■ **TASK INSTRUCTIONS**: Write the data out again, exactly as given.

━━━━━ INFORMATION SUPPLIED

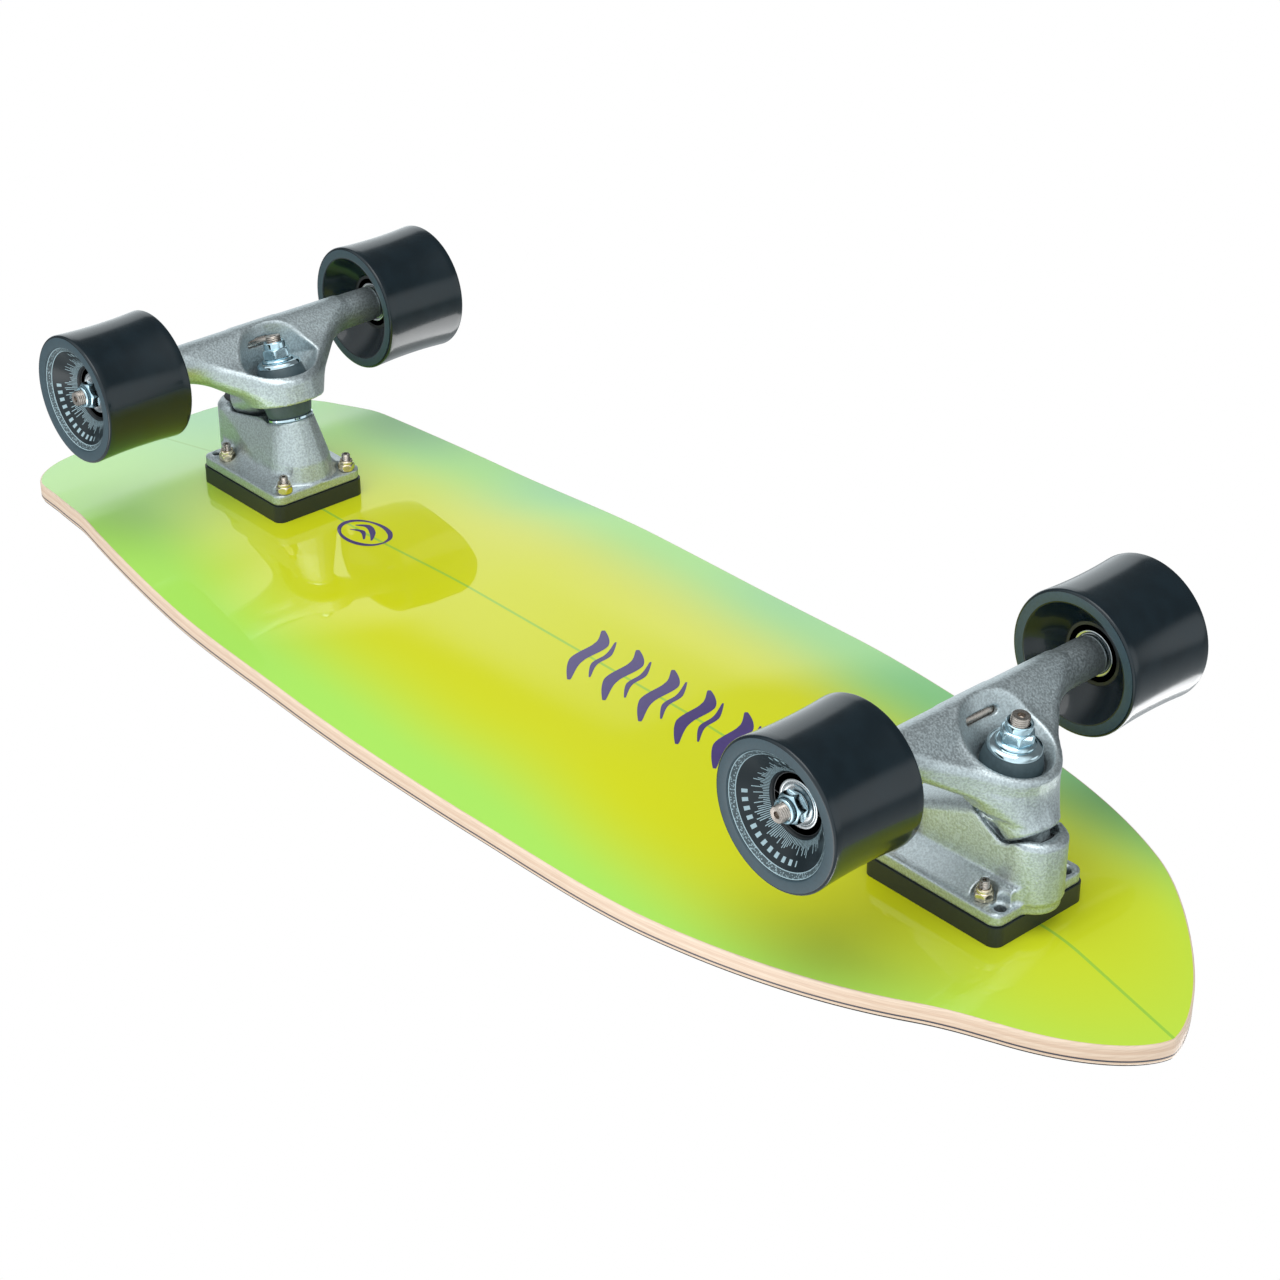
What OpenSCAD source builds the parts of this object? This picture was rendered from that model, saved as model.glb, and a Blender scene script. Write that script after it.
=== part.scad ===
// Carving skateboard standing on its four wheels. Millimetres.
// Origin: on the ground, midway between the wheels' sides and at mid-length of the deck.
// +X points to the nose, +Y to the rider's left, +Z up.

/* [Deck] */
// Length of the deck from nose to tail
deck_len = 776; // [740:1:820]
// Width of the deck at its widest place
deck_w = 249; // [230:1:260]
// Thickness of the seven plies
deck_t = 9.7; // [8:0.1:12]
// How far the rails rise above the centre line at the widest place
concave_h = 11; // [0:0.5:14]
// Rise of the nose above the flat pad under the front truck
nose_kick = 17.8; // [5:0.1:25]
// Slope of the tail, as rise over run
tail_slope = 0.19; // [0.05:0.01:0.3]
// Thickness of the grip tape
grip_t = 0.8; // [0.5:0.1:1.2]

/* [Trucks] */
// Distance from mid-length to the front truck's mounting centre
front_truck_x = 271; // [250:1:280]
// Distance from mid-length to the rear truck's mounting centre
rear_truck_x = 236; // [220:1:245]
// Height of the axle above the deck's underside
truck_h = 83.1; // [80:0.1:90]
// Kingpin lean of the front truck, towards the nose
front_lean = 8; // [0:1:12]
// Kingpin lean of the rear truck, towards the tail
rear_lean = 15; // [8:1:18]
// Length of the hanger casting along the axle
hanger_w = 154; // [150:1:158]
// Length of the axle
axle_len = 228; // [226:1:234]
// Thickness of the riser pad
riser_t = 9.6; // [3:0.1:13]
// Thickness of the baseplate's flange
plate_t = 6.2; // [5:0.1:8]
// Width of the riser pad
riser_w = 57; // [55:0.5:62]

/* [Wheels] */
// Diameter of the wheel
wheel_d = 69; // [64:1:72]
// Width of the wheel over its two lips
wheel_w = 50.6; // [46:0.1:54]
// How much the tread is hollowed at its middle
tread_hollow = 0.9; // [0:0.1:2]
// Number of balls in each bearing
balls = 7; // [6:1:7]

/* [Fasteners] */
// Distance between the mounting bolts across the deck
bolt_w = 41.3; // [41:0.1:42]
// Distance between the mounting bolts along the deck
bolt_l = 53.98; // [53.5:0.01:54.5]
// Distance of the spare holes beyond the outboard bolts
spare_l = 9.52; // [9:0.01:10]
// Diameter of a mounting bolt
bolt_d = 4.8; // [4.5:0.1:5]
// Diameter of the kingpin
kingpin_d = 9.5; // [9:0.1:10]
// Diameter of the axle
axle_d = 7.94; // [7.9:0.01:8]

/* [Hidden] */
$fn = 48;
eps = 0.01;
hull_fn = 32;
cut_h = 20;

// Truck indices: every list below holds the front truck's value, then the rear truck's.
FRONT = 0;
REAR = 1;

// Truck frame: origin on the deck's underside at the mounting centre, +X outboard (to the
// nose on the front truck, to the tail on the rear one), +Z away from the deck.
plate_inboard = [36.3, 31.6];
plate_outboard = 41.8;
plate_margin = 0.6;
plate_corner_r = 5;
plate_top = riser_t + plate_t;
lean = [front_lean, rear_lean];
ring_pos = [[18.9, 67.5], [-2.5, 63.3]];
axle_x = [-4.1, 20.3];
pivot_pos = [[36.4, 39], [39.4, 41]];
bolt_r = bolt_d / 2;
bolt_hole_r = bolt_r + 0.3;
bolt_head_r = 4.75;
bolt_head_h = 2.8;
bolt_head_gap = 0.2;
bolt_tip = 9.2;
grip_hole_r = 5;
mount_nut_w = 8;
mount_nut_h = 5.8;
spot_face_r = 5.6;
spare_face_r = 4.6;

// Stack along the kingpin, measured from the middle of the hanger's ring
ring_half = 5.2;
ring_top = [7.6, 5.2];
ring_low = [-8, -5.2];
ring_r = 20;
seat_half = 2.7;
seat_r = 14.6;
ring_hole_r = 8;
tower_top = -17.6;
tower_r = [14, 12.5];
tower_core_r = 12.6;
lower_washer_t = 1.9;
road_bushing_top = 12.5;
upper_washer_t = 2.4;
kingpin_nut_w = 13.4;
kingpin_nut_h = 10.5;
kingpin_tip = [28.6, 28.4];
kingpin_r = kingpin_d / 2;
kingpin_head_r = 8.2;
kingpin_head_h = 5;
head_gap = 0.5;
head_pocket = 12;
kingpin_chamfer = 1;
washer_r = 12;
lower_washer_r = 12.4;
bushing_r = 14.2;
board_bushing_r = 13.9;
bushing_end_r = 11.5;
kingpin_gap = 0.12;

// Pivot: a round nose on the hanger in a cup in the baseplate
nose_r = 6.4;
nose_gap = 0.25;
cup_r = 7.9;
cup_depth = 8.2;
cup_rim = 1.2;
housing_r = [12, 12.6];
housing_top = [45, 42];
cup_mouth_r = 7.3;
arm_r = [13, 11.5];
arm_clear = 1.6;
nose_neck = 2;
nose_flare = 3.5;
nose_base_r = 9;

// Bearings and wheel stack, measured outwards along the axle
axle_r = axle_d / 2;
axle_bore_r = axle_r + 0.03;
axle_nut_w = 12.7;
axle_nut_h = 7.6;
hanger_end = hanger_w / 2;
hanger_end_r = 9.4;
speed_washer_t = 0.9;
bearing_w = 7;
spacer_w = 10;
bearing_in = hanger_end + speed_washer_t;
bearing_out = bearing_in + bearing_w + spacer_w;
stack_end = bearing_out + bearing_w;
nut_base = stack_end + speed_washer_t;
wheel_mid = (bearing_in + stack_end) / 2;
wheel_r = wheel_d / 2;
bearing_r = 11;
race_r = 9.5;
inner_race_r = 5.5;
speed_washer_r = 5.4;
ball_r = 1.9;
ball_pitch_r = (race_r + inner_race_r) / 2;
core_r = 15.5;
face_r = 27.5;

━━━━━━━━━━

■ **RESULT OF THIS EXERCISE**:
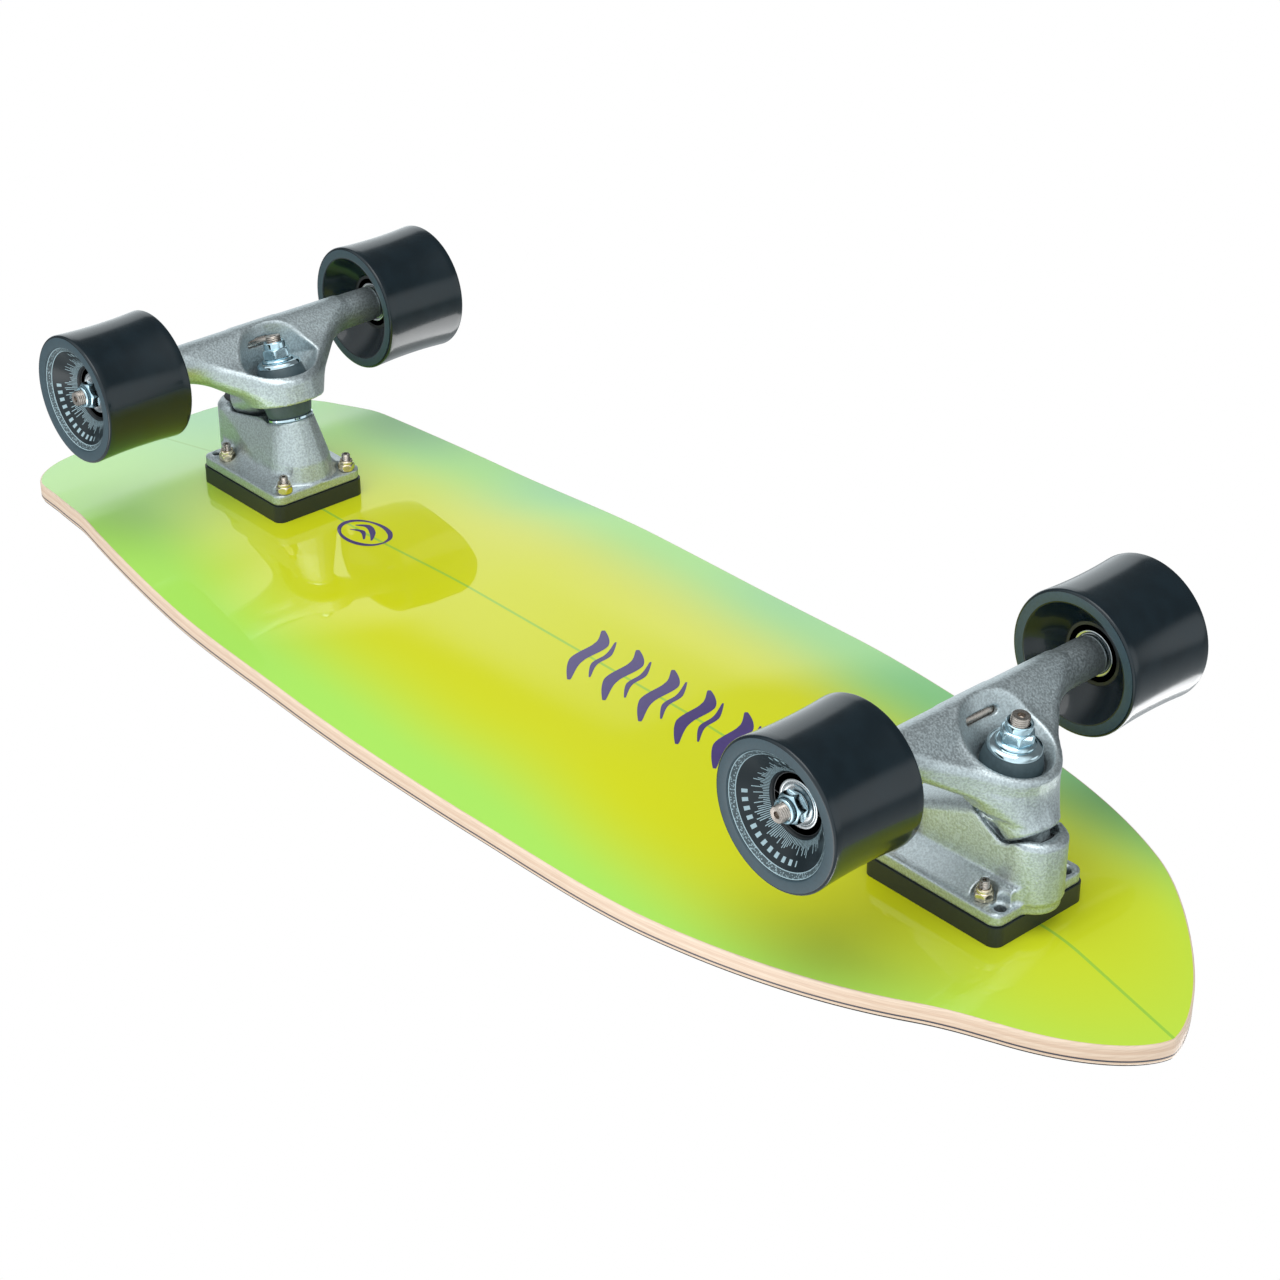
What OpenSCAD source builds the parts of this object? This picture was rendered from that model, saved as model.glb, and a Blender scene script. Write that script after it.
=== part.scad ===
// Carving skateboard standing on its four wheels. Millimetres.
// Origin: on the ground, midway between the wheels' sides and at mid-length of the deck.
// +X points to the nose, +Y to the rider's left, +Z up.

/* [Deck] */
// Length of the deck from nose to tail
deck_len = 776; // [740:1:820]
// Width of the deck at its widest place
deck_w = 249; // [230:1:260]
// Thickness of the seven plies
deck_t = 9.7; // [8:0.1:12]
// How far the rails rise above the centre line at the widest place
concave_h = 11; // [0:0.5:14]
// Rise of the nose above the flat pad under the front truck
nose_kick = 17.8; // [5:0.1:25]
// Slope of the tail, as rise over run
tail_slope = 0.19; // [0.05:0.01:0.3]
// Thickness of the grip tape
grip_t = 0.8; // [0.5:0.1:1.2]

/* [Trucks] */
// Distance from mid-length to the front truck's mounting centre
front_truck_x = 271; // [250:1:280]
// Distance from mid-length to the rear truck's mounting centre
rear_truck_x = 236; // [220:1:245]
// Height of the axle above the deck's underside
truck_h = 83.1; // [80:0.1:90]
// Kingpin lean of the front truck, towards the nose
front_lean = 8; // [0:1:12]
// Kingpin lean of the rear truck, towards the tail
rear_lean = 15; // [8:1:18]
// Length of the hanger casting along the axle
hanger_w = 154; // [150:1:158]
// Length of the axle
axle_len = 228; // [226:1:234]
// Thickness of the riser pad
riser_t = 9.6; // [3:0.1:13]
// Thickness of the baseplate's flange
plate_t = 6.2; // [5:0.1:8]
// Width of the riser pad
riser_w = 57; // [55:0.5:62]

/* [Wheels] */
// Diameter of the wheel
wheel_d = 69; // [64:1:72]
// Width of the wheel over its two lips
wheel_w = 50.6; // [46:0.1:54]
// How much the tread is hollowed at its middle
tread_hollow = 0.9; // [0:0.1:2]
// Number of balls in each bearing
balls = 7; // [6:1:7]

/* [Fasteners] */
// Distance between the mounting bolts across the deck
bolt_w = 41.3; // [41:0.1:42]
// Distance between the mounting bolts along the deck
bolt_l = 53.98; // [53.5:0.01:54.5]
// Distance of the spare holes beyond the outboard bolts
spare_l = 9.52; // [9:0.01:10]
// Diameter of a mounting bolt
bolt_d = 4.8; // [4.5:0.1:5]
// Diameter of the kingpin
kingpin_d = 9.5; // [9:0.1:10]
// Diameter of the axle
axle_d = 7.94; // [7.9:0.01:8]

/* [Hidden] */
$fn = 48;
eps = 0.01;
hull_fn = 32;
cut_h = 20;

// Truck indices: every list below holds the front truck's value, then the rear truck's.
FRONT = 0;
REAR = 1;

// Truck frame: origin on the deck's underside at the mounting centre, +X outboard (to the
// nose on the front truck, to the tail on the rear one), +Z away from the deck.
plate_inboard = [36.3, 31.6];
plate_outboard = 41.8;
plate_margin = 0.6;
plate_corner_r = 5;
plate_top = riser_t + plate_t;
lean = [front_lean, rear_lean];
ring_pos = [[18.9, 67.5], [-2.5, 63.3]];
axle_x = [-4.1, 20.3];
pivot_pos = [[36.4, 39], [39.4, 41]];
bolt_r = bolt_d / 2;
bolt_hole_r = bolt_r + 0.3;
bolt_head_r = 4.75;
bolt_head_h = 2.8;
bolt_head_gap = 0.2;
bolt_tip = 9.2;
grip_hole_r = 5;
mount_nut_w = 8;
mount_nut_h = 5.8;
spot_face_r = 5.6;
spare_face_r = 4.6;

// Stack along the kingpin, measured from the middle of the hanger's ring
ring_half = 5.2;
ring_top = [7.6, 5.2];
ring_low = [-8, -5.2];
ring_r = 20;
seat_half = 2.7;
seat_r = 14.6;
ring_hole_r = 8;
tower_top = -17.6;
tower_r = [14, 12.5];
tower_core_r = 12.6;
lower_washer_t = 1.9;
road_bushing_top = 12.5;
upper_washer_t = 2.4;
kingpin_nut_w = 13.4;
kingpin_nut_h = 10.5;
kingpin_tip = [28.6, 28.4];
kingpin_r = kingpin_d / 2;
kingpin_head_r = 8.2;
kingpin_head_h = 5;
head_gap = 0.5;
head_pocket = 12;
kingpin_chamfer = 1;
washer_r = 12;
lower_washer_r = 12.4;
bushing_r = 14.2;
board_bushing_r = 13.9;
bushing_end_r = 11.5;
kingpin_gap = 0.12;

// Pivot: a round nose on the hanger in a cup in the baseplate
nose_r = 6.4;
nose_gap = 0.25;
cup_r = 7.9;
cup_depth = 8.2;
cup_rim = 1.2;
housing_r = [12, 12.6];
housing_top = [45, 42];
cup_mouth_r = 7.3;
arm_r = [13, 11.5];
arm_clear = 1.6;
nose_neck = 2;
nose_flare = 3.5;
nose_base_r = 9;

// Bearings and wheel stack, measured outwards along the axle
axle_r = axle_d / 2;
axle_bore_r = axle_r + 0.03;
axle_nut_w = 12.7;
axle_nut_h = 7.6;
hanger_end = hanger_w / 2;
hanger_end_r = 9.4;
speed_washer_t = 0.9;
bearing_w = 7;
spacer_w = 10;
bearing_in = hanger_end + speed_washer_t;
bearing_out = bearing_in + bearing_w + spacer_w;
stack_end = bearing_out + bearing_w;
nut_base = stack_end + speed_washer_t;
wheel_mid = (bearing_in + stack_end) / 2;
wheel_r = wheel_d / 2;
bearing_r = 11;
race_r = 9.5;
inner_race_r = 5.5;
speed_washer_r = 5.4;
ball_r = 1.9;
ball_pitch_r = (race_r + inner_race_r) / 2;
core_r = 15.5;
face_r = 27.5;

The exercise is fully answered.